DATA FOR THIS EXERCISE:
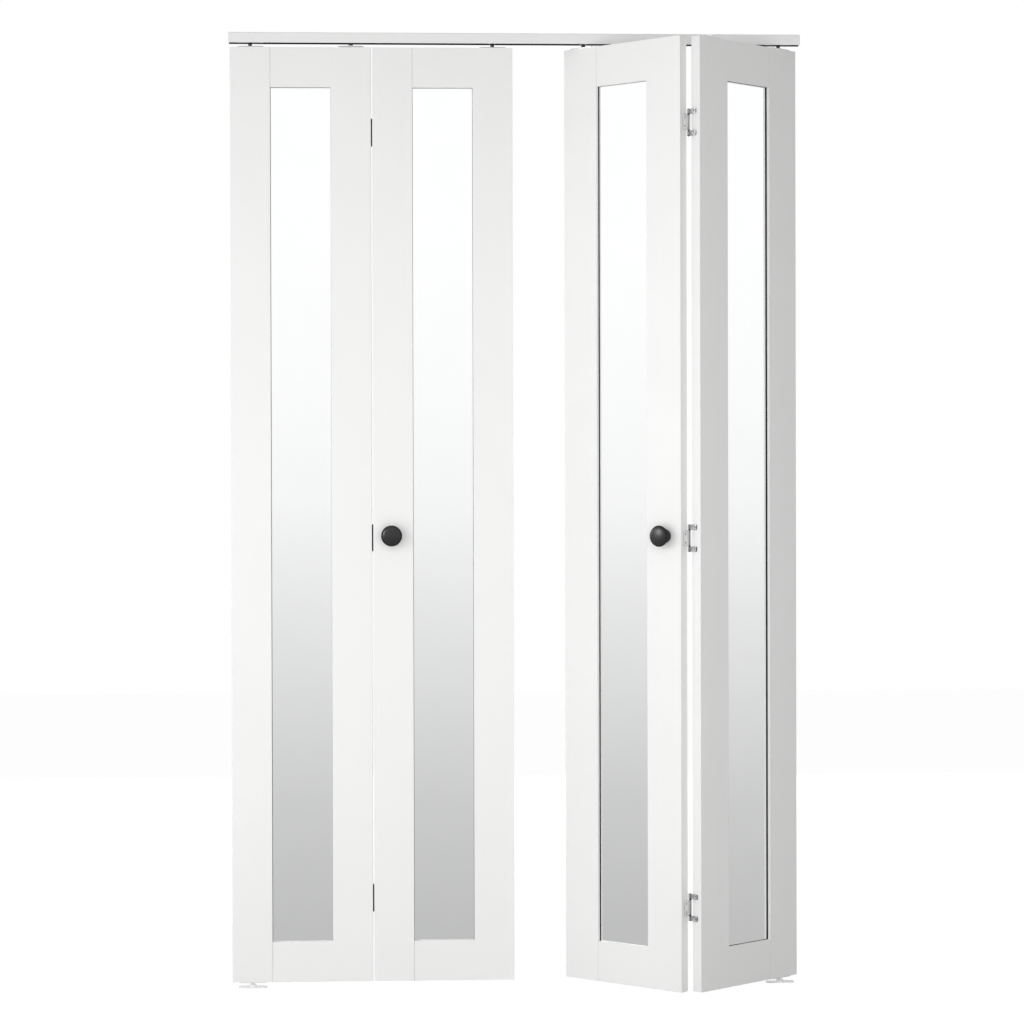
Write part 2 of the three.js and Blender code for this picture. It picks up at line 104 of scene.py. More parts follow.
# Roundness of the made pieces
ROUND_SIDES = 48
ARC_STEPS = 6
RIM_STEPS = 3
EDGE_STEPS = 2
MERGE_DISTANCE = 1e-6
SMOOTH_ANGLE = math.radians(32)

# Surfaces
GRAIN_RELIEF = 0.0004  # height of the grain under the paint
COAT_RELIEF = 0.0002  # height of the pits in a coat
WHITE = (1, 1, 1)
DOOR_WHITE = (0.9, 0.9, 0.893)
# painted shade inside the track's channel
TRACK_INSIDE_SHADE = (0.012, 0.012, 0.013)

# Mirror panes
MIRROR_SINK = 0.0021  # silvering behind the glass's front face
# Depth of the painted strip round the sight opening, in front of the dark seal
LINER_DEPTH = {"pivot_door": 0.0002, "lead_door": 0.0008}
SEAL_OVERLAP = 0.0001
# How much of the dark seal shows at each pane's left, right and bottom edge, as the viewer sees them; more
# shows on shaded edges, where the seal is partly painted shade
SEAL_SHOWN = {
    "left": {"pivot_door": (0.0008, 0.0005, 0), "lead_door": (0.0008, 0.0007, 0)},
    "right": {"pivot_door": (0.0005, 0.0012, 0.0006), "lead_door": (0.0014, 0.0005, 0)},
}

# Joints between stiles and rails
JOINT_GAP = 0.0003
JOINT_SINK = 0.00015  # bottom of the dark strip of painted shade in an open joint, below the panel's face
SHADED_JOINT_ON_RIGHT = ("right", "pivot_door")  # the one panel whose open joint, with its painted shade, is the viewer's right one
BEAD_SINK = 0.0001
BEAD_WIDTH = 0.0009
JOINT_DEPTH = 0.003

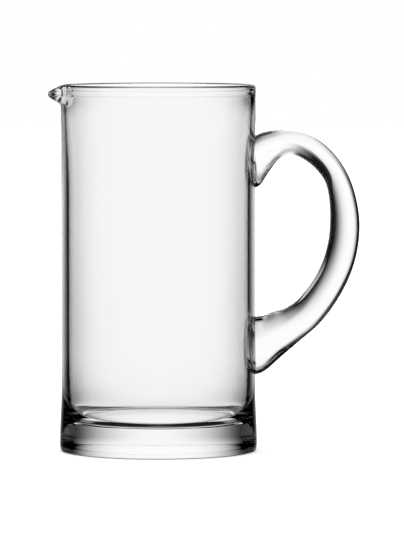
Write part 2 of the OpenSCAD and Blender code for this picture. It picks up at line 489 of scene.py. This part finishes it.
def glass(name, waves, wave_shape, edges, places):
    """Clear glass with painted edges, nearly black, where the photograph has them: the lights alone
    don't make these. They come where the surface turns away from the view, in the given places only.
    """
    mat, t = new_material(name)
    shader = t.nodes["Principled BSDF"]
    shader.inputs["Roughness"].default_value = 0.0
    shader.inputs["Metallic"].default_value = 0.0
    shader.inputs["IOR"].default_value = IOR
    shader.inputs["Transmission Weight"].default_value = 1.0
    ripple = t.add("Group")
    ripple.node_tree = waves
    ripple.inputs["Size"].default_value, ripple.inputs["Stretch"].default_value = wave_shape
    ripple.inputs["Depth"].default_value = WAVE_DEPTH
    t.link(ripple.outputs["Normal"], shader.inputs["Normal"])
    # Painted shade: nearly black mixed into the glass's colour where the surface turns away from the view,
    # only in the given places
    weight = t.add("LayerWeight")
    weight.inputs["Blend"].default_value = 0.5
    dark = t.math("MULTIPLY", t.rise(weight.outputs["Facing"], *edges), places(t))
    mix = t.add("Mix")
    mix.data_type = "RGBA"
    t.link(dark, mix.inputs["Factor"])
    mix.inputs["A"].default_value = CLEAR
    mix.inputs["B"].default_value = SHADE_PAINT_BLACK
    t.link(mix.outputs["Result"], shader.inputs["Base Color"])
    tint = t.add("VolumeAbsorption")
    tint.inputs["Color"].default_value = TINT
    tint.inputs["Density"].default_value = TINT_DENSITY
    t.link(tint.outputs["Volume"], t.nodes["Material Output"].inputs["Volume"])
    return mat


def table():
    """A white table for the camera, well past the picture's edges. The glass sees through it."""
    mat, t = new_material("table_white")
    shader = t.nodes["Principled BSDF"]
    shader.inputs["Base Color"].default_value = TABLE_WHITE
    shader.inputs["Roughness"].default_value = 1.0
    shader.inputs["Specular IOR Level"].default_value = 0.0
    seen = t.seen_by_glass(t.add("LightPath"))
    t.surface_mix(seen, shader.outputs["BSDF"], t.add("BsdfTransparent").outputs["BSDF"])
    h, z = TABLE_HALF, TABLE_Z
    corners = [(-h, -h, z), (h, -h, z), (h, h, z), (-h, h, z)]
    make_piece("table", corners, [(0, 1, 2, 3)], mat)


def studio():
    """White for the camera and for the light on the table. The glass doesn't see that white: it sees a
    dark room with soft light in a few directions.
    """
    world = bpy.data.worlds.new("studio")
    bpy.context.scene.world = world
    world.use_nodes = True
    t = Tree(world.node_tree)
    x, y, z = t.place("Generated")
    # Angles in degrees: how far below the level, and how far to either side of straight back
    height = t.math("ARCSINE", t.math("MINIMUM", t.math("MAXIMUM", z, -1.0), 1.0))
    below = t.math("MULTIPLY", height, -math.degrees(1))
    aside = t.math("MULTIPLY", t.math("ARCTAN2", t.math("ABSOLUTE", x), y), math.degrees(1))
    total = 0.0
    for light, sides, heights in ROOM_LIGHTS:
        part = t.math("MULTIPLY", t.band(aside, *sides), t.band(below, *heights))
        total = t.math("MAXIMUM", total, t.math("MULTIPLY", part, light))
    path = t.add("LightPath")
    # What is mirrored in the glass on the way is dimmer than what is seen straight through it
    through = t.math("MAXIMUM", t.math("SUBTRACT", 1.0, path.outputs["Glossy Depth"]), MIRRORED)
    total = t.math("MULTIPLY", total, through)
    sky = t.math("MULTIPLY", path.outputs["Is Diffuse Ray"], SKY)
    light = t.add("Mix")
    light.data_type = "FLOAT"
    t.link(t.seen_by_glass(path), light.inputs["Factor"])
    t.link(t.math("ADD", path.outputs["Is Camera Ray"], sky), light.inputs["A"])
    t.link(total, light.inputs["B"])
    shade = t.nodes["Background"]
    t.link(light.outputs["Result"], shade.inputs["Strength"])
    shade.inputs["Color"].default_value = (1, 1, 1, 1)


def light_card():
    """The glowing cloth behind the jug, which only the glass sees."""
    mat, t = new_material("light_card")
    t.nodes.remove(t.nodes["Principled BSDF"])
    x, _, z = t.place("Object")
    width, sharpness, shine = CARD_START
    for start, end, more_width, more_sharpness, more_shine in CARD_STEPS:
        rise = t.rise(z, start, end)
        width = t.math("ADD", width, t.math("MULTIPLY", rise, more_width))
        sharpness = t.math("ADD", sharpness, t.math("MULTIPLY", rise, more_sharpness))
        shine = t.math("ADD", shine, t.math("MULTIPLY", rise, more_shine))
    away = t.math("DIVIDE", t.math("ABSOLUTE", x), width)
    bell = t.math("EXPONENT", t.math("MULTIPLY", t.math("POWER", away, sharpness), -1.0))
    glow = t.add("Emission")
    t.link(t.math("MULTIPLY", bell, shine), glow.inputs["Strength"])
    # Beyond its soft edge the cloth is clear
    clear = t.add("BsdfTransparent")
    t.surface_mix(t.fade(bell, 0.0, CARD_CLEAR), glow.outputs["Emission"], clear.outputs["BSDF"])
    w, y, lo, hi = CARD_W, CARD_Y, CARD_LO, CARD_HI
    corners = [(-w, y, lo), (w, y, lo), (w, y, hi), (-w, y, hi)]
    card = make_piece("light_card", corners, [(0, 1, 2, 3)], mat)
    card.visible_camera = False
    card.visible_diffuse = False
    card.visible_shadow = False


def aim_camera():
    cam = bpy.data.cameras.new("camera")
    cam.sensor_width, cam.lens = SENSOR, LENS
    cam.clip_start, cam.clip_end = CLIP
    camera = bpy.data.objects.new("camera", cam)
    camera.location = CAMERA_PLACE
    camera.rotation_euler = (math.radians(90 - CAMERA_DOWN), 0, 0)
    bpy.context.collection.objects.link(camera)
    bpy.context.scene.camera = camera
    bpy.context.scene.view_settings.view_transform = "Standard"


waves = wave_group()
# Painted shade on edges: on the body only out on the lip, on the handle on its upright sides and lower join
body = lathe_body(glass("body_glass", waves, BODY_WAVES, BODY_SHADE_EDGES, lip_shade_mask))
handle = sweep_handle(glass("handle_glass", waves, HANDLE_WAVES, HANDLE_SHADE_EDGES, upright_or_low_shade_mask))
for piece, node in ((body, "body"), (handle, "handle")):
    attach(piece, "root")
    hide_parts(node)

table()
studio()
light_card()
aim_camera()
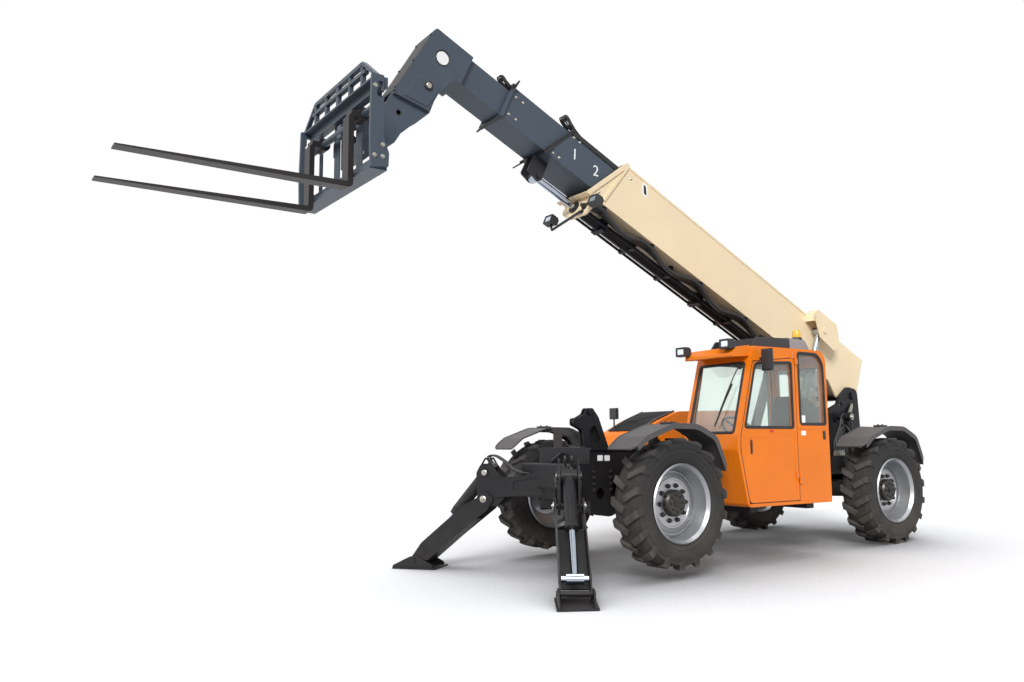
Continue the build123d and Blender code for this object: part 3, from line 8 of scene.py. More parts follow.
# %% Load the machine
import json
import math
import bmesh
import bpy
import numpy as np
from mathutils import Matrix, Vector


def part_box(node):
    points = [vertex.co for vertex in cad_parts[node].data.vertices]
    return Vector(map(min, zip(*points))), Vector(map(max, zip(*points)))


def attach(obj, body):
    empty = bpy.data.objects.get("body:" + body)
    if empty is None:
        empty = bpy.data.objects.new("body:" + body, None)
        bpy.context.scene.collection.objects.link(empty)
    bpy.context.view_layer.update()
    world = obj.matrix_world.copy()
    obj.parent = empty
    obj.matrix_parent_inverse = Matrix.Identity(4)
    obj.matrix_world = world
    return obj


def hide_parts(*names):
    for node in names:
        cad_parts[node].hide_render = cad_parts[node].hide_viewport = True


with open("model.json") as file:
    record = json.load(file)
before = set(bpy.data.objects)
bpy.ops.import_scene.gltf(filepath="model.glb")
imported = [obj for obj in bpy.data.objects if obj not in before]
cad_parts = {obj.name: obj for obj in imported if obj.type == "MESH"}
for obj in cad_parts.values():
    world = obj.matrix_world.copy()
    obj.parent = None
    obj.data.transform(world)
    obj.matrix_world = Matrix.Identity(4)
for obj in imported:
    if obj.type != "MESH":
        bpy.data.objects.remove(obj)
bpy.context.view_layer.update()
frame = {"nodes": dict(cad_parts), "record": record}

scene = bpy.context.scene

# %% [markdown]
# ## Where the numbers live
#
# The machine was drawn on a level chassis: x forwards from the rear axle, y to the left,
# z up from the ground.  Then the stabilizers lifted its nose.  It is easier to think on the
# level chassis, so one function carries its points to the standing machine, and others do
# the same from the boom's length and height and from a stabilizer leg's.

# %% Level chassis, boom and leg coordinates
NOSE_UP = math.radians(1.41)  # the stabilizers lift the nose by this
TYRE_RADIUS = 0.625
WHEELBASE = 3.6
WHEEL_Y = 1.0  # middle of a tyre
BOOM_ANGLE = math.radians(24.7)
PIVOT = (-0.524, 1.811)  # x and z of the boom's pivot
LEG_TURN = math.radians(55)  # a leg points this far out from ahead
LEG_PLACE = (4.6144, 0.6932, 0.626)  # the left leg's pivot
rear_tyre_low, rear_tyre_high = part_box("tyre_rear_left")
REAR_AXLE_X = (rear_tyre_low[0] + rear_tyre_high[0]) / 2


def stand(points):
    """Chassis points to standing ones: a turn by NOSE_UP about the rear wheels' axis."""
    p = np.asarray(points, float)
    x, z = p[..., 0], p[..., 2] - TYRE_RADIUS
    c, s = math.cos(NOSE_UP), math.sin(NOSE_UP)
    return np.stack([x * c - z * s + REAR_AXLE_X, p[..., 1], x * s + z * c + TYRE_RADIUS], -1)


def on_boom(points):
    """(length, y, height) on the boom to standing points: a turn by BOOM_ANGLE at the pivot."""
    p = np.asarray(points, float)
    c, s = math.cos(BOOM_ANGLE), math.sin(BOOM_ANGLE)
    return stand(np.stack([PIVOT[0] + p[..., 0] * c - p[..., 2] * s, p[..., 1],
                           PIVOT[1] + p[..., 0] * s + p[..., 2] * c], -1))


def on_leg(points, side=1):
    """(reach, across, height) from a leg's pivot to standing points: a turn by LEG_TURN."""
    p = np.asarray(points, float)
    c, s = math.cos(LEG_TURN), math.sin(LEG_TURN)
    return stand(np.stack([LEG_PLACE[0] + p[..., 0] * c - p[..., 1] * s,
                           side * (LEG_PLACE[1] + p[..., 0] * s + p[..., 1] * c),
                           LEG_PLACE[2] + p[..., 2]], -1))


def axes_at(turn):
    """Forward, left and up after a turn about the axis to the left."""
    c, s = math.cos(turn), math.sin(turn)
    return np.array([(c, 0, s), (0, 1, 0), (-s, 0, c)])


def unit(v):
    """A direction of length one."""
    v = np.asarray(v, float)
    return v / np.linalg.norm(v, axis=-1, keepdims=True)


def facing(right, above, ahead):
    """The turn of a camera or lamp that looks ahead."""
    return Matrix(np.stack([right, above, -ahead], 1).tolist()).to_4x4()


def put(name, data):
    """A new object in the scene."""
    made = bpy.data.objects.new(name, data)
    scene.collection.objects.link(made)
    return made


LEFT = np.array([0, 1.0, 0])
LEVEL = axes_at(NOSE_UP)
BOOM_AXES = axes_at(NOSE_UP + BOOM_ANGLE)
SIDES = (("left", 1), ("right", -1))
ENDS = (("front", WHEELBASE), ("rear", 0.0))

# %% [markdown]
# ## Camera
#
# The camera stands low beside the front left corner and looks back along the machine.
# Its matrix is built from the three viewing directions, with no order of turns to doubt.

# %% Camera
CAMERA_PLACE = (9.5551, 6.9558, 1.4387)  # from the rear axle
YAW, PITCH, ROLL = 4.1061, 0.1077, -0.0258
LENS = 29.53  # mm on a sensor 36 mm wide
ahead = np.array([math.cos(PITCH) * math.cos(YAW), math.cos(PITCH) * math.sin(YAW), math.sin(PITCH)])
right = np.array([math.sin(YAW), -math.cos(YAW), 0.0])
above = np.cross(right, ahead)
right, above = (right * math.cos(ROLL) + above * math.sin(ROLL),
                above * math.cos(ROLL) - right * math.sin(ROLL))
camera = put("camera", bpy.data.cameras.new("camera"))
camera.matrix_world = (Matrix.Translation((REAR_AXLE_X + CAMERA_PLACE[0], *CAMERA_PLACE[1:]))
                       @ facing(right, above, ahead))
camera.data.lens = LENS
camera.data.sensor_width = 36
camera.data.clip_end = 200
scene.camera = camera
scene.view_settings.view_transform = "Standard"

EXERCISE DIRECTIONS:
Quote verbatim the opening lines of the listing above, ending with the line where "JOINT_DEPTH = 0.003" appears; include both endpoints and nothing more.

CORRECT ANSWER:
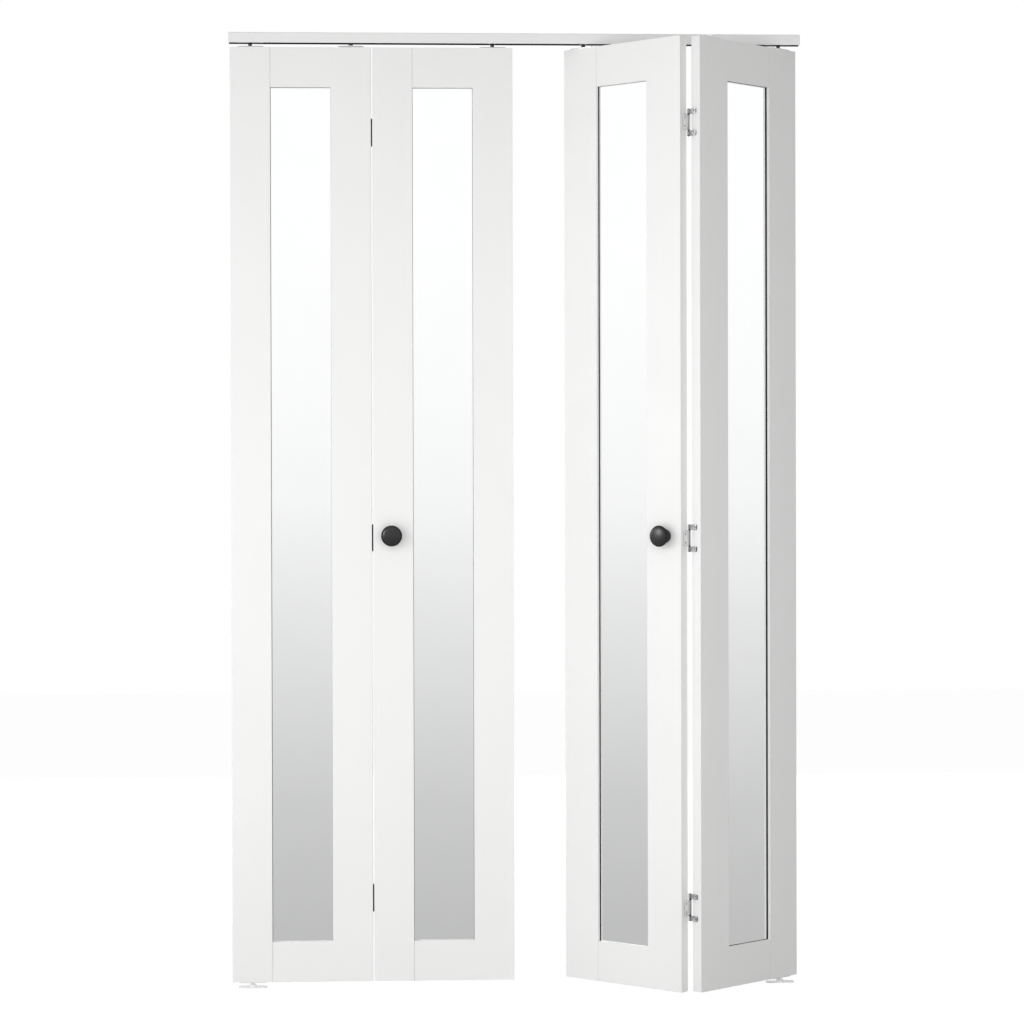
Write part 2 of the three.js and Blender code for this picture. It picks up at line 104 of scene.py. More parts follow.
# Roundness of the made pieces
ROUND_SIDES = 48
ARC_STEPS = 6
RIM_STEPS = 3
EDGE_STEPS = 2
MERGE_DISTANCE = 1e-6
SMOOTH_ANGLE = math.radians(32)

# Surfaces
GRAIN_RELIEF = 0.0004  # height of the grain under the paint
COAT_RELIEF = 0.0002  # height of the pits in a coat
WHITE = (1, 1, 1)
DOOR_WHITE = (0.9, 0.9, 0.893)
# painted shade inside the track's channel
TRACK_INSIDE_SHADE = (0.012, 0.012, 0.013)

# Mirror panes
MIRROR_SINK = 0.0021  # silvering behind the glass's front face
# Depth of the painted strip round the sight opening, in front of the dark seal
LINER_DEPTH = {"pivot_door": 0.0002, "lead_door": 0.0008}
SEAL_OVERLAP = 0.0001
# How much of the dark seal shows at each pane's left, right and bottom edge, as the viewer sees them; more
# shows on shaded edges, where the seal is partly painted shade
SEAL_SHOWN = {
    "left": {"pivot_door": (0.0008, 0.0005, 0), "lead_door": (0.0008, 0.0007, 0)},
    "right": {"pivot_door": (0.0005, 0.0012, 0.0006), "lead_door": (0.0014, 0.0005, 0)},
}

# Joints between stiles and rails
JOINT_GAP = 0.0003
JOINT_SINK = 0.00015  # bottom of the dark strip of painted shade in an open joint, below the panel's face
SHADED_JOINT_ON_RIGHT = ("right", "pivot_door")  # the one panel whose open joint, with its painted shade, is the viewer's right one
BEAD_SINK = 0.0001
BEAD_WIDTH = 0.0009
JOINT_DEPTH = 0.003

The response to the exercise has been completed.